_AIM OF THE EXERCISE_
Identify each line containing the word "materials" and copy it.

_MATERIAL PROVIDED_
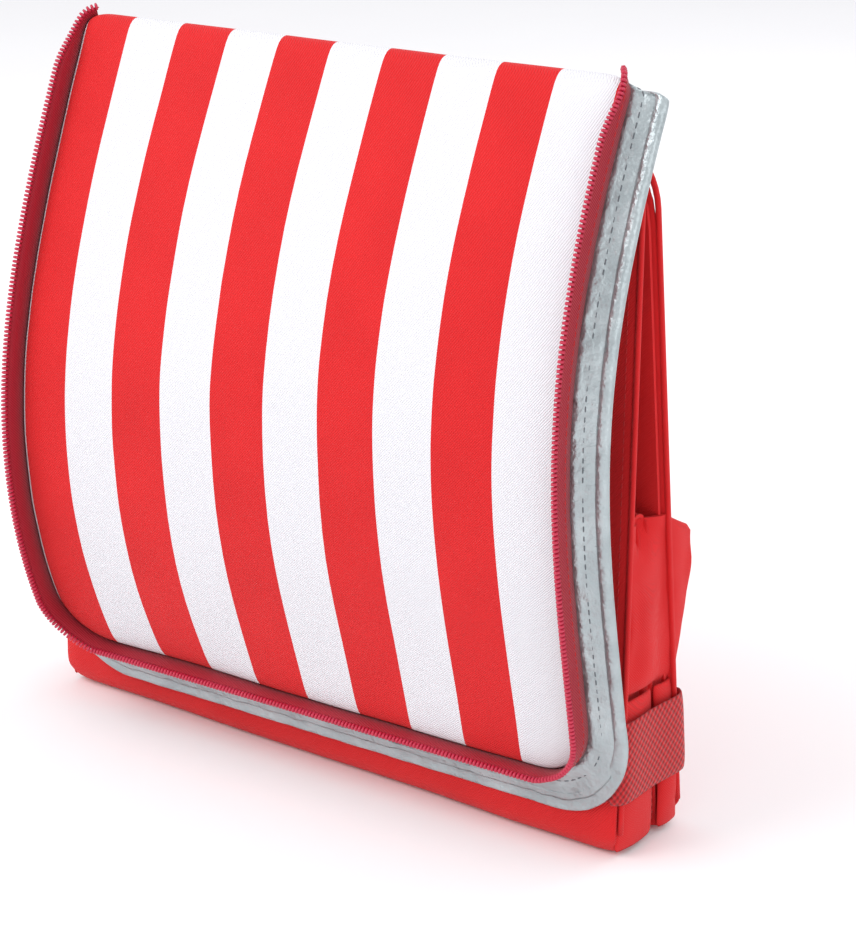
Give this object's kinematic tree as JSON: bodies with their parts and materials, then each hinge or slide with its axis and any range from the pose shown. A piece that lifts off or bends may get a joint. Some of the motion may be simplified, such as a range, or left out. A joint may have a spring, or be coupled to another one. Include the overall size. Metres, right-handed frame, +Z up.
{
  "type": "insulated cooler bag",
  "caption": "Foldable insulated cooler bag, folded flat and banded: padded arched lid on a top hinge, leaning walls with inward-folded gussets and floor.",
  "frame": {"origin": "on the floor plane, midway across the bag and midway between the two folds of its floor", "axes": "+X across the bag to the right, +Y to the rear, +Z up"},
  "size_m": [0.3342, 0.1032, 0.3389],
  "materials": {
    "striped_twill": "woven polyester twill with printed stripes",
    "red_twill": "woven polyester twill",
    "foam": "closed-cell foam sheet",
    "foil": "metallised foil lining",
    "zip_tape": "woven zip tape",
    "zip_coil": "nylon coil",
    "webbing": "basket-woven webbing",
    "moulded_plastic": "moulded acetal",
    "painted_zinc": "painted die-cast zinc"
  },
  "bodies": {
    "front_half": {"band_front_run": "webbing", "band_side_left": "webbing", "band_side_right": "webbing", "front_facet_left": "red_twill", "front_facet_right": "red_twill", "front_floor_half": "red_twill", "front_gusset_left": "red_twill", "front_gusset_right": "red_twill", "front_wall_cover": "red_twill", "front_wall_foam": "foam", "front_wall_lining": "foil", "front_zip_coil": "zip_coil", "front_zip_tape": "zip_tape", "lid_hinge_fold": "red_twill", "side_webbing_left": "webbing", "side_webbing_right": "webbing"},
    "rear_half": {"band_rear_run": "webbing", "band_tri_glide": "moulded_plastic", "rear_facet_left": "red_twill", "rear_facet_right": "red_twill", "rear_floor_half": "red_twill", "rear_gusset_left": "red_twill", "rear_gusset_right": "red_twill", "rear_wall_cover": "red_twill", "rear_wall_foam": "foam", "rear_wall_lining": "foil", "rear_zip_tape": "zip_tape", "zip_slider_left": "painted_zinc", "zip_slider_right": "painted_zinc"},
    "lid": {"lid_foam": "foam", "lid_foil_lining": "foil", "lid_foil_piping": "foil", "lid_outer_panel": "striped_twill", "lid_zip_coil": "zip_coil", "lid_zip_tape": "zip_tape"},
    "pull_right": {"slider_pull_right": "painted_zinc"},
    "pull_left": {"slider_pull_left": "painted_zinc"}
  },
  "joints": [
    {"name": "body_spread", "type": "hinge", "parent": "front_half", "child": "rear_half", "pos_m": [0, -0.0143, 0.306], "axis": [1, 0, 0], "range_deg": [0, 25], "stiffness_Nm_per_rad": 1, "springref_deg": -20.05},
    {"name": "lid_hinge", "type": "hinge", "parent": "front_half", "child": "lid", "pos_m": [0, -0.0085, 0.331], "axis": [-1, 0, 0], "range_deg": [0, 170]},
    {"name": "pull_swing_right", "type": "hinge", "parent": "rear_half", "child": "pull_right", "pos_m": [0.1, 0.00162, 0.28163], "axis": [1, 0, 0], "range_deg": [0, 170]},
    {"name": "pull_swing_left", "type": "hinge", "parent": "rear_half", "child": "pull_left", "pos_m": [-0.1, 0.00162, 0.28163], "axis": [1, 0, 0], "range_deg": [0, 170]}
  ]
}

_ANSWER FOR THE TASK_
Give this object's kinematic tree as JSON: bodies with their parts and materials, then each hinge or slide with its axis and any range from the pose shown. A piece that lifts off or bends may get a joint. Some of the motion may be simplified, such as a range, or left out. A joint may have a spring, or be coupled to another one. Include the overall size. Metres, right-handed frame, +Z up.
  "materials": {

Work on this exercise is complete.